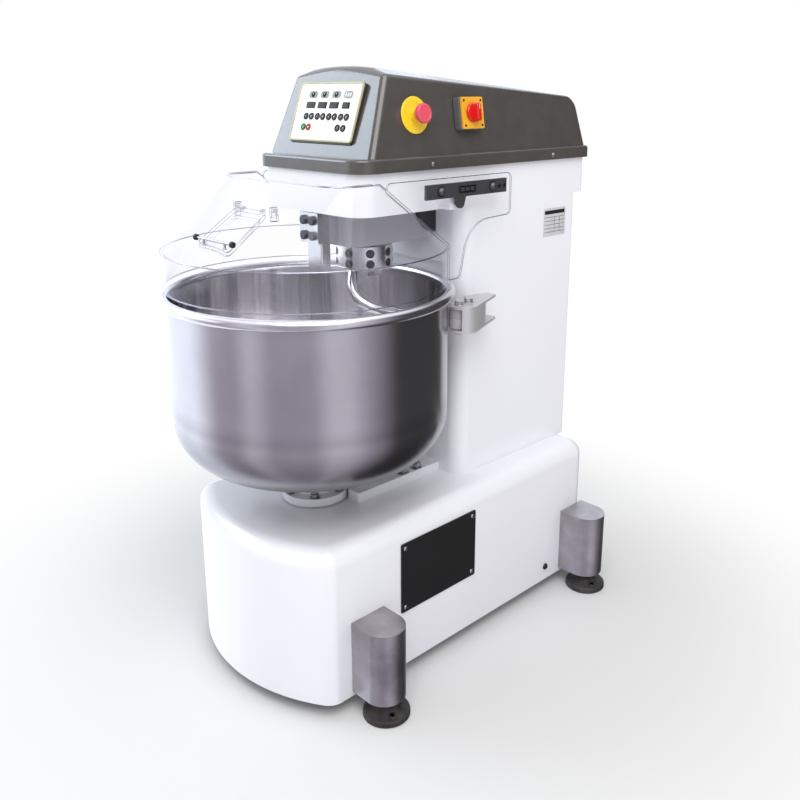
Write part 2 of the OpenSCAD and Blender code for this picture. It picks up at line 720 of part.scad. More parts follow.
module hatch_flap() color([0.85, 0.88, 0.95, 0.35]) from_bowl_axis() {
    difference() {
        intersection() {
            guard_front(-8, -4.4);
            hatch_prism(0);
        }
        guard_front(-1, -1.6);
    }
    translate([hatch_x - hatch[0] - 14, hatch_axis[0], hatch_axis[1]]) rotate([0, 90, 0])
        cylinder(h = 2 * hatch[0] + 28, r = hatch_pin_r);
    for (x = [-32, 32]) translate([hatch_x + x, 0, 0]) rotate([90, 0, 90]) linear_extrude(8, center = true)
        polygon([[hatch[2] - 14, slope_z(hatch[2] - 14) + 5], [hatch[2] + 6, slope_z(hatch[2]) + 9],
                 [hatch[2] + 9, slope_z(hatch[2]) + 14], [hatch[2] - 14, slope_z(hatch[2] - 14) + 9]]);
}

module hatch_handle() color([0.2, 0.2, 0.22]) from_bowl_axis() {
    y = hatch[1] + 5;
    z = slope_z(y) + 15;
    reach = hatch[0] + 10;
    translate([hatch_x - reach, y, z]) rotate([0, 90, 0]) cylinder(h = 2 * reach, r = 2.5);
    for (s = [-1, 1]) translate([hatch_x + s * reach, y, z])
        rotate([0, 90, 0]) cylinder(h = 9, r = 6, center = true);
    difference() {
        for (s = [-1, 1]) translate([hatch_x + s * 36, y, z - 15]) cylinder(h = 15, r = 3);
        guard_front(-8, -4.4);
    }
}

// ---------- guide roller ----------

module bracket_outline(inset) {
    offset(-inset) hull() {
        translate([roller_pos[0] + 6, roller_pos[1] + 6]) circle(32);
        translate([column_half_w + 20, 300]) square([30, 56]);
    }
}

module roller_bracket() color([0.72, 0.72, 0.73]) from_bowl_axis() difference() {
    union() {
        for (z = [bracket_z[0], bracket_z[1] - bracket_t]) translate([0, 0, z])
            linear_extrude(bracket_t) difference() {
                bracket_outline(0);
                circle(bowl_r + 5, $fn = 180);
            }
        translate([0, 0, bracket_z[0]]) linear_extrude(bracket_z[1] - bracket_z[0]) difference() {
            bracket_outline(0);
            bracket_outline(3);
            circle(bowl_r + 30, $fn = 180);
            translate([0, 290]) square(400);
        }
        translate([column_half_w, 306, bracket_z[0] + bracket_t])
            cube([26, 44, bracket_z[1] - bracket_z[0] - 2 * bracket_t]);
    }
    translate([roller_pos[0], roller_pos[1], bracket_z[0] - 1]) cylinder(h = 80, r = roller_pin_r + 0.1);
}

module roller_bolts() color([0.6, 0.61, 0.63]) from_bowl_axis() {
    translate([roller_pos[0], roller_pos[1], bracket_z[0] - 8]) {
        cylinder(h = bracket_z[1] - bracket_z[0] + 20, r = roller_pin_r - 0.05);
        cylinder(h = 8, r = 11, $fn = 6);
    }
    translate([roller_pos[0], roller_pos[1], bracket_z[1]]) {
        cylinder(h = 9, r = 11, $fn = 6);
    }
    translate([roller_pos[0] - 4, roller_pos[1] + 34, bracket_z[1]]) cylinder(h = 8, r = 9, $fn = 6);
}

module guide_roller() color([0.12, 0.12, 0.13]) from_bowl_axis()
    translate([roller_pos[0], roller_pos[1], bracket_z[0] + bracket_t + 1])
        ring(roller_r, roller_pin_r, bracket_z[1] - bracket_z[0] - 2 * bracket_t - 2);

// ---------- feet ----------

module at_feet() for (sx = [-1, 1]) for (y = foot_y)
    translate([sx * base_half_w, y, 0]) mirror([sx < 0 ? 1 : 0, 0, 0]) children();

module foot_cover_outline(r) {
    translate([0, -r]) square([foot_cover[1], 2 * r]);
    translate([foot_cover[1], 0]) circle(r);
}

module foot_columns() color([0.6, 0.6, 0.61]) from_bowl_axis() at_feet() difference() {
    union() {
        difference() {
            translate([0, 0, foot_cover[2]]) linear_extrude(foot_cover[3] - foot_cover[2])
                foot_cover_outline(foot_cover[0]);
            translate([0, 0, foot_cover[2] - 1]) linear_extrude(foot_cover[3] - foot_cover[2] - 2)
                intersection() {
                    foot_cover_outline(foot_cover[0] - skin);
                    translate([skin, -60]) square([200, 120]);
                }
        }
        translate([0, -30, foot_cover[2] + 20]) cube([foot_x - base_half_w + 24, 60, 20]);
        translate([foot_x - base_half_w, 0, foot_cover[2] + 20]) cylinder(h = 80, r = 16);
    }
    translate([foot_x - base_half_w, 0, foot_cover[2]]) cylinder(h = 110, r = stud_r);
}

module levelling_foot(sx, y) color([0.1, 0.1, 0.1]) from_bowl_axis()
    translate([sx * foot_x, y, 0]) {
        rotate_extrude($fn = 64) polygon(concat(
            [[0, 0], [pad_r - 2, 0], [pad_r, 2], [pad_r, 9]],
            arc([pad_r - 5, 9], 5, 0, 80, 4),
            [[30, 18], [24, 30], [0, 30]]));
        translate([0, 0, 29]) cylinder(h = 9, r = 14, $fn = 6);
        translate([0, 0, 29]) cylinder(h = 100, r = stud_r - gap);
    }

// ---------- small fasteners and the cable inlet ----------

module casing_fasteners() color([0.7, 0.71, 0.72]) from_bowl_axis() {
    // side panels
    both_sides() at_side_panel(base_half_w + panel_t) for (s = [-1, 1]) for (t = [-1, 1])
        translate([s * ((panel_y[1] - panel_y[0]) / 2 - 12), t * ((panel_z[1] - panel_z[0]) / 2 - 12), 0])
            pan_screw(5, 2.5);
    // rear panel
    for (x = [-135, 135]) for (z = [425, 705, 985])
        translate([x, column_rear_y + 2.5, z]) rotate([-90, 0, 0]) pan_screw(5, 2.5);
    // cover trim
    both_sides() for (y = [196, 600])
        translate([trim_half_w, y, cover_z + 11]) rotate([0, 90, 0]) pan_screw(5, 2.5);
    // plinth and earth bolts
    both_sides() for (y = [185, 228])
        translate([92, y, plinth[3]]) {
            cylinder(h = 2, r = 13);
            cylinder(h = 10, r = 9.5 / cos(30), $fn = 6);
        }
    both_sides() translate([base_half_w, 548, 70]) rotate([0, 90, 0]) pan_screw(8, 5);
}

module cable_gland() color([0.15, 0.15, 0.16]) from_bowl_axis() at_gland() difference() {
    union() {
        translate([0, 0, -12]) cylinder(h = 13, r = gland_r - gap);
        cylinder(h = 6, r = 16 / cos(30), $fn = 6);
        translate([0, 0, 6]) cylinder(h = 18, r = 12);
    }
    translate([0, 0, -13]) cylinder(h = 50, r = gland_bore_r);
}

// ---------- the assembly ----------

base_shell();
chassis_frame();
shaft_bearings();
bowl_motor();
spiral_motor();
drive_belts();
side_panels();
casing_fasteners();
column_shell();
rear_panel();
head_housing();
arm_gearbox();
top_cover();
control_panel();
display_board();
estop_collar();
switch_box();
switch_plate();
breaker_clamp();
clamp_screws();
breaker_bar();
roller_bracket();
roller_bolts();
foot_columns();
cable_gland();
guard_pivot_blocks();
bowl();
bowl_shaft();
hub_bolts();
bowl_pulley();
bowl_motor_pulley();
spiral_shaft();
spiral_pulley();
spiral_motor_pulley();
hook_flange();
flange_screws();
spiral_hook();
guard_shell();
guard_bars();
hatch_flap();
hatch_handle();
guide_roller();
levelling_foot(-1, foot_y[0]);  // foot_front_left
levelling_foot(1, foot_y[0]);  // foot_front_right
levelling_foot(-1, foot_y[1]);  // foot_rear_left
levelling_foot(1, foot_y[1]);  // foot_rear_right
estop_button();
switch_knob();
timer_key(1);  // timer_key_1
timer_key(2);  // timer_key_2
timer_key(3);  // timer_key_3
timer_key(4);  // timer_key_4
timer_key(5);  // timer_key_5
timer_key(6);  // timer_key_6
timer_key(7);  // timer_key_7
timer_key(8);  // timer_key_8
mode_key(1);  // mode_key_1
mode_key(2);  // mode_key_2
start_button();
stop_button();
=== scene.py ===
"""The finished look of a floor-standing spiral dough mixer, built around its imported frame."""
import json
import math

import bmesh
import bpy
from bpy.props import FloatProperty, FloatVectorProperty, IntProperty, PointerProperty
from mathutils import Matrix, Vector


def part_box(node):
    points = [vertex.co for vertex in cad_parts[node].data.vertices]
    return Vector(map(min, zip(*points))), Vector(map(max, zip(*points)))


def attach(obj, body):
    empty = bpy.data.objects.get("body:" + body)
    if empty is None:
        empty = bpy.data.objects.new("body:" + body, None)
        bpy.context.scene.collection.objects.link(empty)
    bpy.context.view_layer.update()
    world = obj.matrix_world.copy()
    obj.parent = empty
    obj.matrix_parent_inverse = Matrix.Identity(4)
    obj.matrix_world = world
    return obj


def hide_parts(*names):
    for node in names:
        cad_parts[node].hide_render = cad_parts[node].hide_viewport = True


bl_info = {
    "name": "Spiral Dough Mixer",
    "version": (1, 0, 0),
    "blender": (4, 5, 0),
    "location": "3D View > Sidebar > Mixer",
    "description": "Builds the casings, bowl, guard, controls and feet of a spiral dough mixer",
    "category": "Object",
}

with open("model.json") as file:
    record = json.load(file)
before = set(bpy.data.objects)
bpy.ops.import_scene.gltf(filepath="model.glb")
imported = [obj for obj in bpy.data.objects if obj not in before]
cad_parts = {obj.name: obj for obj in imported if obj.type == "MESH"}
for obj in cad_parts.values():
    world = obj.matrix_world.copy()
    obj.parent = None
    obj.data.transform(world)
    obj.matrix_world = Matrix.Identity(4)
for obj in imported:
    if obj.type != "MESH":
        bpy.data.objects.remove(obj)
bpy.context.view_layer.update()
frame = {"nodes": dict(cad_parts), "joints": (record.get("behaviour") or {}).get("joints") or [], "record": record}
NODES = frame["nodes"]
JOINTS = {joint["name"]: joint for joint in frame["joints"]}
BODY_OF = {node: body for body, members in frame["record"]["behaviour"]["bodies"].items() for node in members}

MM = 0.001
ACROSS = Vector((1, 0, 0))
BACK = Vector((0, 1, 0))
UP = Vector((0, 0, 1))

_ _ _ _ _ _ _

Go through the material above and output exactly the lines from the one containing "side_panels();" through the one containing "cad_parts[node].hide_render = cad_parts[node].hide_viewport".

◆ FULL RESPONSE
side_panels();
casing_fasteners();
column_shell();
rear_panel();
head_housing();
arm_gearbox();
top_cover();
control_panel();
display_board();
estop_collar();
switch_box();
switch_plate();
breaker_clamp();
clamp_screws();
breaker_bar();
roller_bracket();
roller_bolts();
foot_columns();
cable_gland();
guard_pivot_blocks();
bowl();
bowl_shaft();
hub_bolts();
bowl_pulley();
bowl_motor_pulley();
spiral_shaft();
spiral_pulley();
spiral_motor_pulley();
hook_flange();
flange_screws();
spiral_hook();
guard_shell();
guard_bars();
hatch_flap();
hatch_handle();
guide_roller();
levelling_foot(-1, foot_y[0]);  // foot_front_left
levelling_foot(1, foot_y[0]);  // foot_front_right
levelling_foot(-1, foot_y[1]);  // foot_rear_left
levelling_foot(1, foot_y[1]);  // foot_rear_right
estop_button();
switch_knob();
timer_key(1);  // timer_key_1
timer_key(2);  // timer_key_2
timer_key(3);  // timer_key_3
timer_key(4);  // timer_key_4
timer_key(5);  // timer_key_5
timer_key(6);  // timer_key_6
timer_key(7);  // timer_key_7
timer_key(8);  // timer_key_8
mode_key(1);  // mode_key_1
mode_key(2);  // mode_key_2
start_button();
stop_button();
=== scene.py ===
"""The finished look of a floor-standing spiral dough mixer, built around its imported frame."""
import json
import math

import bmesh
import bpy
from bpy.props import FloatProperty, FloatVectorProperty, IntProperty, PointerProperty
from mathutils import Matrix, Vector


def part_box(node):
    points = [vertex.co for vertex in cad_parts[node].data.vertices]
    return Vector(map(min, zip(*points))), Vector(map(max, zip(*points)))


def attach(obj, body):
    empty = bpy.data.objects.get("body:" + body)
    if empty is None:
        empty = bpy.data.objects.new("body:" + body, None)
        bpy.context.scene.collection.objects.link(empty)
    bpy.context.view_layer.update()
    world = obj.matrix_world.copy()
    obj.parent = empty
    obj.matrix_parent_inverse = Matrix.Identity(4)
    obj.matrix_world = world
    return obj


def hide_parts(*names):
    for node in names:
        cad_parts[node].hide_render = cad_parts[node].hide_viewport = True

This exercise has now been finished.